Ce qu’il faut vraiment savoir sur les APE
Pour rappel, l’APE est mise en œuvre par le Cameroun depuis le 04 août 2016. Cet accord consacre l’ouverture du marché camerounais aux importations de l’UE en trois étapes correspondant aux trois groupes de produits à libéraliser selon leur nature.
Dans un rapport de la Friedrich-Ebert-Stiftung (FES), en 2005 :
« Le degré d’ouverture des marchés et le problème de financement sur l’accès au marché des marchandises, l’Union Européenne souhaite une ouverture de 80% du marché de l’Afrique Centrale tandis que celle-ci établit un lien entre l’ampleur des mesures d’accompagnement et le degré de libéralisation à consentir à la partie européenne et propose une ouverture de son marché à 73% révisable au cas où des mesures d’accompagnement concrètes, des dispositifs de gestion flexible et des évaluations périodiques de l’impact de la libéralisation pourraient lui être concédée.

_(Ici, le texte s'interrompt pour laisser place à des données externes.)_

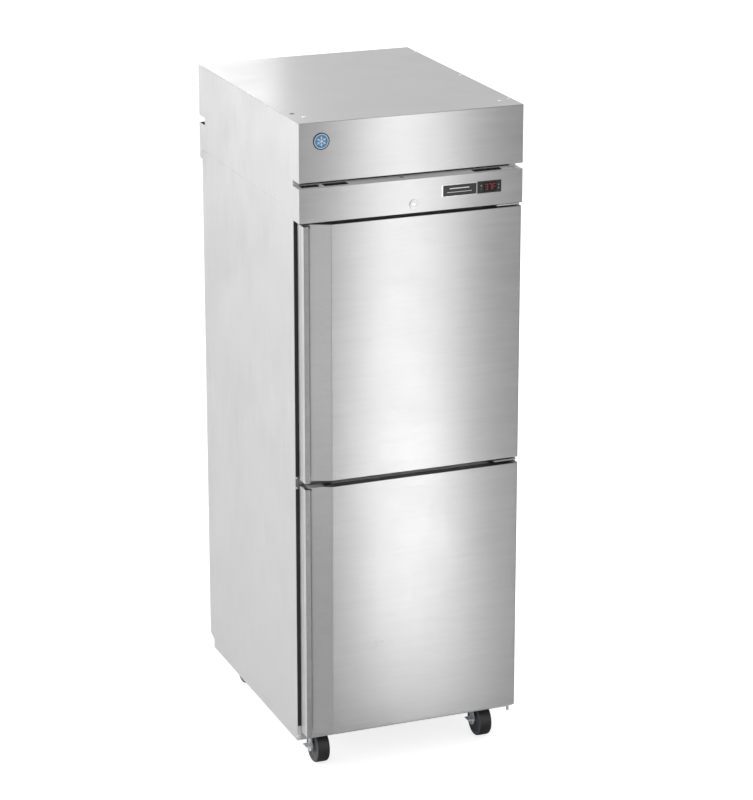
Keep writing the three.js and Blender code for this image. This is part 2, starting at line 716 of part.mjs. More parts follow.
// Swivel fork: race disc and king pin, crown, two legs and the axle bolt. Swivel axis at x = y = 0.
function casterFork() {
  const legIn = WHEEL_HALF + 1.5;
  const legOut = legIn + 3.2;
  const leg = [
    [-28, 112], [26, 112], [-TRAIL + 15, 56], [-TRAIL + 12, 42], [-TRAIL, 37], [-TRAIL - 12, 42],
    [-TRAIL - 14, 56],
  ];
  return join(
    barZ(26, 0, 0, 108, 120.4, 20),
    barZ(AXLE_RADIUS, 0, 0, 118, PAN_TOP - 2),
    box([-legOut, -28, 105], [legOut, 26, 112]),
    prismX(leg, -legOut, -legIn),
    prismX(leg, legIn, legOut),
    barX(AXLE_RADIUS, -TRAIL, WHEEL_RADIUS, -legOut - 7, legOut + 7),
  );
}

// Wheel about the X axis at the origin: wide tread with rounded shoulders and a recessed hub.
function casterWheel() {
  const [r, w] = [WHEEL_RADIUS, WHEEL_HALF];
  const bore = AXLE_RADIUS + 0.8;
  const profile = [
    [bore, -w + 3], [16, -w + 3], [20, -w + 7], [34, -w + 7], [38, -w], [r - 5, -w], [r, -w + 5],
    [r, w - 5], [r - 5, w], [38, w], [34, w - 7], [20, w - 7], [16, w - 3], [bore, w - 3],
    [bore, -w + 3],
  ].map(([radius, along]) => new THREE.Vector2(radius, along));
  const wheel = new THREE.LatheGeometry(profile, 28);
  wheel.rotateZ(-Math.PI / 2);
  return wheel;
}

// Foot brake turning on the left end of the axle bolt, on both front casters.
function brakePedal() {
  const hubEnd = -WHEEL_HALF - 5.2;
  const hub = barX(15, 0, 0, hubEnd - 4, hubEnd);
  const tab = box([hubEnd - 22, -22, 8], [hubEnd - 2, 6, 11]);
  const bore = barX(AXLE_RADIUS + 0.6, 0, 0, hubEnd - 5, hubEnd + 1);
  return cut(join(hub, tab), bore);
}

for (const [name, x, y, braked] of [
  ['front_left', -CASTER_X, FRONT_CASTER_Y, true],
  ['front_right', CASTER_X, FRONT_CASTER_Y, true],
  ['rear_left', -CASTER_X, REAR_CASTER_Y, false],
  ['rear_right', CASTER_X, REAR_CASTER_Y, false],
]) {
  const caster = new THREE.Group();
  caster.position.set(x, y, 0);
  refrigerator.add(caster);
  place(`caster_fork_${name}`, casterFork(), zincSteel, caster);
  const axle = new THREE.Group();
  axle.position.set(0, -TRAIL, WHEEL_RADIUS);
  caster.add(axle);
  place(`caster_wheel_${name}`, casterWheel(), wheelRubber, axle);
  if (braked) {
    place(`brake_pedal_${name}`, brakePedal(), zincSteel, axle);
  }
}

export default refrigerator;
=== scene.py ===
import math

import bmesh
import bpy
from mathutils import Matrix, Quaternion, Vector


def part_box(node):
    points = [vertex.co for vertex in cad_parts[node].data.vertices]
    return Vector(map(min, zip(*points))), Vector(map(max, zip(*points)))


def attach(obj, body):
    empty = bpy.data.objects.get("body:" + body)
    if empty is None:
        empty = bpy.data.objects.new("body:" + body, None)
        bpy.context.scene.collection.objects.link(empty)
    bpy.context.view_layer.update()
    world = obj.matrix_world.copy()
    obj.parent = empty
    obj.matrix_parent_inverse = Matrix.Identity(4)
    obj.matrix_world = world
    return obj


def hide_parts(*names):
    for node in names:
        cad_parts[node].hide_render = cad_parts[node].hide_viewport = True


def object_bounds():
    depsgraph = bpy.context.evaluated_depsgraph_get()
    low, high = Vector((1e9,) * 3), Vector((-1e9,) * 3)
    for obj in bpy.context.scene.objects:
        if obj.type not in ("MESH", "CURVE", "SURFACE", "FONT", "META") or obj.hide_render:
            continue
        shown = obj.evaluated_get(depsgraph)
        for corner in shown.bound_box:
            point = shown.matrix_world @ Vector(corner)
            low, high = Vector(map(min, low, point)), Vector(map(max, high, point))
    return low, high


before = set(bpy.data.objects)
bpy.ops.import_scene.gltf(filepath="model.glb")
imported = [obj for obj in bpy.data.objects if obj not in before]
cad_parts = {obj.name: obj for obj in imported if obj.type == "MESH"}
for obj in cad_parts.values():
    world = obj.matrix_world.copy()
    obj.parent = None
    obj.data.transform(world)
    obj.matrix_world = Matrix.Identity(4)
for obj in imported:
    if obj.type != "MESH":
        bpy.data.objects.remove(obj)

cad_box = [list(corner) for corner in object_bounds()]
scene = bpy.context.scene
MM = 0.001

# ---------------------------------------------------------------- camera
# A long lens to the left of the doors and above the hood, tilted down, so that the upright
# edges stay nearly parallel and the left side and the top both show.

CAMERA_AZIMUTH = math.radians(21.59)
CAMERA_DROP = math.radians(17.33)
camera_look = Vector((
    math.sin(CAMERA_AZIMUTH) * math.cos(CAMERA_DROP),
    math.cos(CAMERA_AZIMUTH) * math.cos(CAMERA_DROP),
    -math.sin(CAMERA_DROP),
))
bpy.ops.object.select_all(action="DESELECT")
bpy.ops.object.camera_add(location=(-3.222, -8.307, 3.929))
camera = bpy.context.active_object
camera.name = "camera"
camera.rotation_mode = "QUATERNION"
camera.rotation_quaternion = camera_look.to_track_quat("-Z", "Y")
camera.data.sensor_width = 36
camera.data.lens = 136.04
camera.data.shift_y = -0.05
camera.data.clip_end = 200
scene.camera = camera

# ---------------------------------------------------------------- studio
# A pale seamless floor under an even white room. A tall strip light stands in front and to the
# right, where the brushed fronts mirror it, with a long strip over the floor before it. Broad soft
# lights wash the left side and the top, and small fills light the pulls and the intake slit.


def soft_light(name, place, aim, width, height, power, turn=0):
    """A rectangular light that faces a point and isn't seen itself."""
    bpy.ops.object.select_all(action="DESELECT")
    bpy.ops.object.light_add(type="AREA", location=place)
    light = bpy.context.active_object
    light.name = name
    light.data.shape = "RECTANGLE"
    light.data.size = width
    light.data.size_y = height
    light.data.energy = power
    light.rotation_mode = "QUATERNION"
    facing = (Vector(aim) - Vector(place)).to_track_quat("-Z", "Y")
    light.rotation_quaternion = facing @ Quaternion((0, 0, 1), math.radians(turn))
    light.visible_camera = False
    return light


def shader_tree(material):
    """An empty node tree for a material, with its output and its Principled shader."""
    material.use_nodes = True
    tree = material.node_tree
    tree.nodes.clear()
    output = tree.nodes.new("ShaderNodeOutputMaterial")
    shader = tree.nodes.new("ShaderNodeBsdfPrincipled")
    tree.links.new(shader.outputs["BSDF"], output.inputs["Surface"])
    return tree, shader


def put(tree, kind, inputs=None, **settings):
    """A node with its settings, and with each named input set to a value or linked to a socket."""
    made = tree.nodes.new(kind)
    for setting, value in settings.items():
        setattr(made, setting, value)
    for socket, value in (inputs or {}).items():
        if isinstance(value, bpy.types.NodeSocket):
            tree.links.new(value, made.inputs[socket])
        else:
            made.inputs[socket].default_value = value
    return made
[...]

L’Afrique Centrale propose un calendrier de démantèlement d’une durée de 20 ans, comprenant une période préparatoire de 5 ans, destinée à la mise en œuvre des mesures d’accompagnement pour soutenir le processus de libéralisation et 15 ans de période transitoire graduelle.
Pour le financement de l’ APE, l’Afrique Centrale souhaite que les mesures de renforcement des capacités et de mise à niveau et autres appuis nécessaires non seulement par la prise en compte des coûts d’ajustement, mais aussi les autres mesures compensatoires doivent être financées par des ressources spécifiques distinctes des fonds alloués dans le cadre du Programme Indicatif National ( PIN) et du Programme Indicatif Régional ( PIR) » .
Misant sur des ambitions spécifiques concourant, l’atteinte des Objectifs du Millénaire pour le Développement (OMD) à l’horizon 2015 à savoir : ramener le sous-emploi de 75,8% à -50% en 2020, ramener la pauvreté monétaire du 39,9% en 2007 à 28,7% en 2020 et de porter sa croissance à 5,5% en moyenne annuelle, le Cameroun se retrouve dos au mur, avec plus de difficulté qu’avant l’APE. L’accord étant signé, l’opération est obligée d’avancer et risquerait de devenir un emprisonnement et une dépendance à l’UE.